Как представляется, история права также подтверждает тезис об общем корне информационного права и права интеллектуальной собственности. По своей сути, право интеллектуальной собственности представляет собой первую предпринятую правом попытку вторжения в обширную область нематериальных продуктов человеческой деятельности. Долгое время казалось, что объективированные результаты творчества являются единственными «идеальными» объектами, которые достойны внимания юриспруденции, и также единственными доступными для правового регулирования. Однако прошло достаточно немного времени, и территория регулирования идеальной сферы начала расширяться. С одной стороны, расширялся перечень объектов интеллектуальной собственности, с другой стороны, стали развиваться механизмы регулирования различных правоотношений, связанных с «информацией» (т. е. с данными или фактами), начиная с новостных сообщений и заканчивая персональными данными.

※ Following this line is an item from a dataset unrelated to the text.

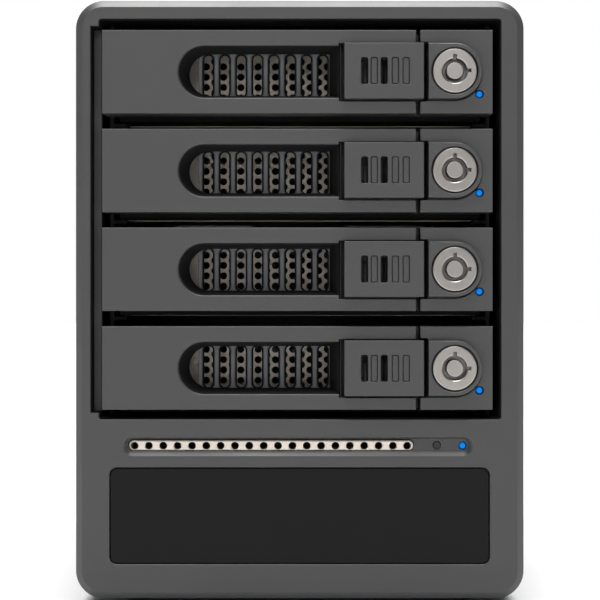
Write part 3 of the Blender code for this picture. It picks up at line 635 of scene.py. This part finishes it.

В конце концов сформировались различные отрасли и подотрасли права, однако предметы их регулирования внутренне взаимосвязаны: все они относятся к одной сфере, которую можно именовать знанием, информацией или контентом, или сферой идей и смыслов, объективированных в культуре. Из данного вывода, в свою очередь, следует, что воздействие, которое оказывает регулирование той или иной информационной отрасли, не проходит бесследно в отношении иных отраслей. И любые реформы одной из систем регулирования, будь то право СМИ, персональные данные или право интеллектуальной собственности, отражаются на развитии общественного сознания в целом, поскольку влияют на скорость и качество информационного обмена, содержательной стороны коммуникационных процессов.